This repository represents a rewrite of the Preventable Deaths Scraper in javascript. This rewrite focuses on the explainability of the scraper (all code is documented), the speed of the scraper (we use async code to scrape whilst fetching) and the ability to run the scraper on a server (using node.js).
We also provide a custom wordpress gutenberg plugin to be used alongside the scraped data. This takes the form of a custom block that renders a Heatmap over coroner areas, as defined on the coroner’s society.
To install the scraper, you will need to have node.js installed. Once you have node.js installed, you can install the scraper by running the following command in the root directory of this repository:
npm install
The scraper can then be run by running the following command in the root directory of this repository:
npm run fetch
This will then save the scraped data to src/data/reports.csv
.
We've attempted to fully automate the scraping process, but there are some things that we can't automate. These include:
- Severe typos in some fields (i.e.
/0206/2023
is given as a date) - Transpositions of fields (i.e. a
name
being replaced with aref
number) - Ambiguity in destinations (i.e. is
University Hospitals of Derby and Burton NHS FT
one destination or two?)
In these cases, we keep json
files recording manual corrections for these in the src/correct/manual_replace
directory. These need to be updated every now and then to ensure that the scraper maintains its accuracy.
In order to update these corrections, you'll first need to install node.js and run the following command in the root directory of this repository:
npm install
Then manual corrections for all fields can be added by running the following command in the root directory of this repository:
npm run correct:update all
This will open up an interactive prompt for each failed parse, allowing you to correct, skip or mark the field entry as uncorrectable. Other options for updating individual columns' corrections are available by running npm run correct:update -- --help
.
All analyses are written in python and require python 3.8 or above. You'll also need to have pip installed.
To install the dependencies for the year count analysis, you can run the following command in the root directory of this repository:
pip install -r src/analyse/aggregation/requirements.txt
The year count analysis can then be run by running the following command in the root directory of this repository:
python src/analyse/aggregation/year-counts.py
This will save the number of reports per year to src/data/year-counts.csv
, in the following format:
year | count |
---|---|
2013 | 173 |
2014 | 559 |
2015 | 490 |
... | ... |
A shortcut to run the analysis is defined in the package.json
file and can be run as so:
npm run analyse:year-counts
To install the dependencies for the medical cause analysis, you can run the following command in the root directory of this repository:
pip install -r src/analyse/natural-language/requirements.txt
The cause analysis can then be run by running the following command in the root directory of this repository:
python src/analyse/natural-language/cause-tags.py
This will save the analysis to src/data/medical-cause-reports.csv
with an additional column tags
which contains the predicted causes of death for each report (this column may be blank when prediction fails).
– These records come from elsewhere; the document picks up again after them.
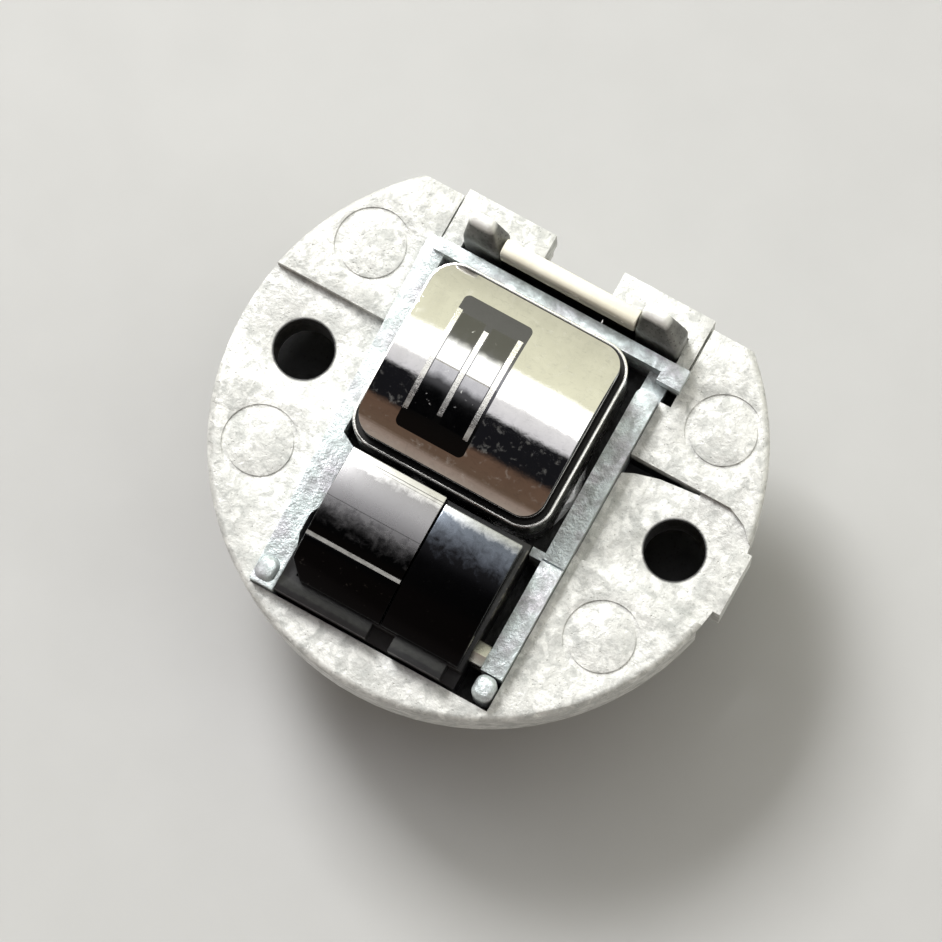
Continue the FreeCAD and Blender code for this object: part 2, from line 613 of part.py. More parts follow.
def main():
    os.makedirs("parts", exist_ok=True)
    save("rotary_holder", rotary_holder())
    save("head_frame", head_frame())
    save("frame_rivets", frame_rivets())
    save("head_can", head_can())
    save("head_outer_shield", head_outer_shield())
    save("head_bond_line", head_bond())
    save("window_resin", window_resin())
    save("centre_shield_strip", strip(0, CENTRE_STRIP_L, CORE_BACK))
    side_strips = [strip(side * CHANNEL_PITCH, STRIP_L, CORE_BACK) for side in (-1, 1)]
    save("side_shield_strips", Part.makeCompound(side_strips))
    for channel, name in ((-1, "left"), (1, "right")):
        save(name + "_core_leading", core_half(channel, 1))
        save(name + "_core_trailing", core_half(channel, -1))
        save(name + "_channel_coils", channel_coils(channel))
    save("gap_shims", gap_shims())
    save("head_terminal_board", head_terminal_board())
    save("head_terminal_pins", head_terminal_pins())
    save("erase_case", erase_case())
    save("erase_core_leading", erase_core(1))
    save("erase_core_trailing", erase_core(-1))
    save("erase_back_core", erase_back_core())
    save("erase_gap_spacer", erase_gap_spacer())
    save("erase_coil", erase_coil())
    save("erase_coil_bobbin", erase_bobbin())
    save("erase_dummy_block", erase_dummy_block())
    save("erase_terminal_pins", erase_terminal_pins())
    save("erase_head_clip", erase_clip())
    save("tape_guide_bar", tape_guide_bar())
    save("guide_base", guide_base())
    save("left_guide_lug", guide_lug(LUG_LEFT_X, LUG_LEFT_TIP))
    save("right_guide_lug", guide_lug(LUG_RIGHT_X, LUG_RIGHT_TIP))
    save("pivot_sleeve", pivot_sleeve())
    save("retaining_ring", retaining_ring())
    save("bearing_bush", bearing_bush())
    save("stop_plate", stop_plate())
    save("thrust_washer", thrust_washer())
    save("reverse_gear", reverse_gear())


main()
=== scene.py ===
"""Rotating tape head block: finishes, finely shaped pieces, studio and camera.

Metres, in the frame of the part; the patterns, tables and helpers below take millimetres.
"""
import json
import math
from functools import reduce

import bmesh
import bpy
from mathutils import Matrix, Vector


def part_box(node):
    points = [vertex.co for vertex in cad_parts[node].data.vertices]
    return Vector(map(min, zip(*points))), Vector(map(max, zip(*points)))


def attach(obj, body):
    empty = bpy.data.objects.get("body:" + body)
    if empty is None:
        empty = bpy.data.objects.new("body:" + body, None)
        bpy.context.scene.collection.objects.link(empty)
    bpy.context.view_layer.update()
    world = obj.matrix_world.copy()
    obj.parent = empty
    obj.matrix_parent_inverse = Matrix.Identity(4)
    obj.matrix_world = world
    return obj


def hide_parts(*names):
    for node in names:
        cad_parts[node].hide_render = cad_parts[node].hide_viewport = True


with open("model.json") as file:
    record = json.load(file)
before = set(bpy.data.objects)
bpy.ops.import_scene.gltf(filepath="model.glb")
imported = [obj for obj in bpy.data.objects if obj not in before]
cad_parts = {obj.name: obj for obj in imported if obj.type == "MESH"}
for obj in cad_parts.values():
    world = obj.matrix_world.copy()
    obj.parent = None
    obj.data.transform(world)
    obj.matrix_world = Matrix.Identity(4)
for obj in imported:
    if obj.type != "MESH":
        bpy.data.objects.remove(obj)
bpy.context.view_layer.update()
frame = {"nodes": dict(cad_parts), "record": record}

MM = 0.001

# Sockets of a colour mix, whose names repeat between its data types.
MIX_SHARE, MIX_FIRST, MIX_SECOND, MIX_RESULT = 0, 6, 7, 2

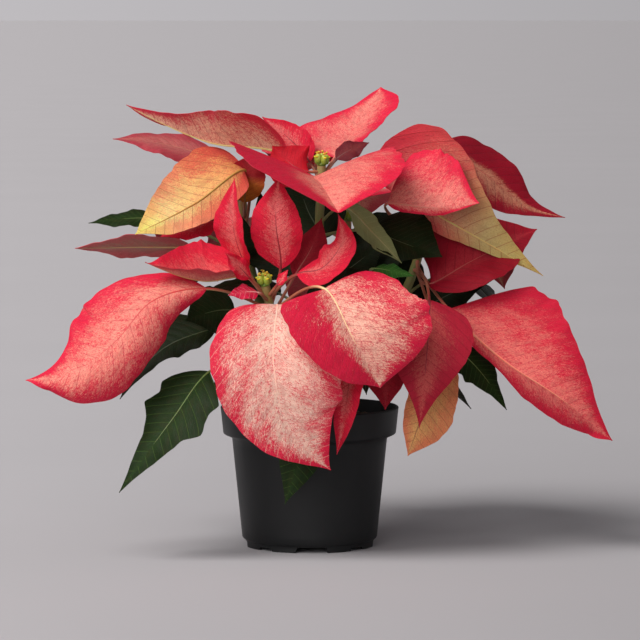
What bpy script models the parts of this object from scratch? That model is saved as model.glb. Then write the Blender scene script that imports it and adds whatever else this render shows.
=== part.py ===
"""A poinsettia in a round nursery pot: pot, soil, leafy stem, blooms of bracts and their flower clusters.

Sizes are in millimetres, and add_object turns them into metres when it makes a mesh. +Z is up, and the origin
is the centre of the pot's base, on the surface that it stands on. -Y is the side that the plant is seen from,
and +X is to the right from there.
"""

import math
from collections import namedtuple

import bpy
import numpy as np

MM = 0.001

# The pot, a 12 cm nursery pot. The band round its rim is narrower below, by RIM_TAPER.
POT_HEIGHT = 94.0
RIM_RADIUS = 60.0
RIM_BAND = 18.0
RIM_TAPER = 1.8
RIM_LIP = 1.0
LIP_BEVEL = 0.5
SHOULDER_RADIUS = 52.3
SHOULDER_CHAMFER = 2.8
BODY_FOOT_RADIUS = 45.5
FOOT_RADIUS = 43.5
FOOT_HEIGHT = 4.5
FOOT_CHAMFER = 1.2
WALL = 1.4
POT_SIDES = 36
# A boss under the middle of the floor, where the pot was moulded from, reaches down to the ground.
GATE_RADIUS = 5.0
GATE_DRAFT = 1.0
DRAIN_COUNT = 4
DRAIN_RADIUS = 4.5
DRAIN_RING = 29.0
DRAIN_SIDES = 8
# Notches in the foot: their number, width in degrees, height and first place in degrees.
FOOT_NOTCHES = [(4, 27.0, 3.8, -88.0), (4, 15.0, 2.0, -43.0)]
# How far a cutter reaches past the wall that it cuts.
CUT_MARGIN = 1.0
NOTCH_REACH = 6.0

# The soil, which has a plain hole for the trunk. Its top is uneven: rows of radius and height above SOIL_TOP.
SOIL_TOP = 85.0
SOIL_SURFACE = [(38.0, 1.2), (20.0, 0.4)]
SOIL_COLLAR = 2.0
SOIL_SIDES = 24
GAP = 0.3

# Stems.
TRUNK_RADIUS = 5.2
TRUNK_FOOT = 46.0
TRUNK_TOP = 112.0
STEM_RADIUS = 3.0
STEM_SIDES = 8
HEAD_LENGTH = 36.0

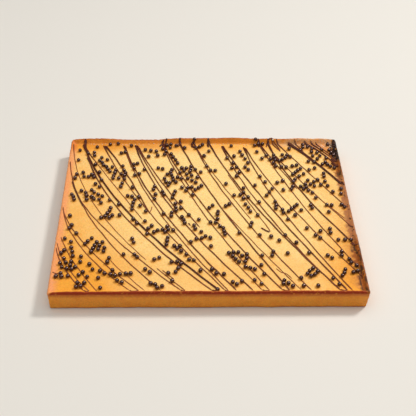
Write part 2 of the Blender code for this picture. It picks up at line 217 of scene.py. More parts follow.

The annotated reports look like this:
ref | date | area | ... | tags |
---|---|---|---|---|
2023-0168 | 22/05/2023 | Avon | ... | [('cerebrovascular accident/event/haemorrhage', 0.434), ...] |
2023-0166 | 19/05/2023 | Warwickshire | ... | nan |
2023-0074 | 27/02/2023 | Essex | ... | [('spontaneous subarachnoid haemorrhage', 0.513), ...] |
2023-0073 | 28/02/2023 | Somerset | ... | nan |
2023-0071 | 23/02/2023 | Suffolk | ... | [('biventricular failure', 0.380), ...] |
A shortcut to run the analysis is defined in the package.json
file and can be run as so:
npm run analyse:label-medical
The wordpress plugins are written using the Project Gutenberg block editor. To install the plugins, you'll need to have node.js installed. Once you have node.js installed, you can install the plugins by running the following command in either of the plugins' project directories:
npm install -g @wordpress/env
npm install
You can then run the development server and build the plugin as so:
wp-env start
npm run start
There are 6 main directories in the src
directory:
analyse
: Analysis of the scraped data (mostly in python).correct
: Correcting/cleaning the scraped data.data
: The raw report data.fetch
: Fetching/scraping the report data.parse
: Parsing the scraped data (i.e. html -> csv).write
: Writing to both thereports.csv
file and the log file.
The plugins
directory contains wordpress plugins to be used with the report CSVs produced by the scraper (these are probably only interesting if you're interested in data vis/wordpress plugins).
All javascript code for is documented with JSDoc and all python code is written in an interactive python file (you should hopefully be able to run this like a jupyter notebook).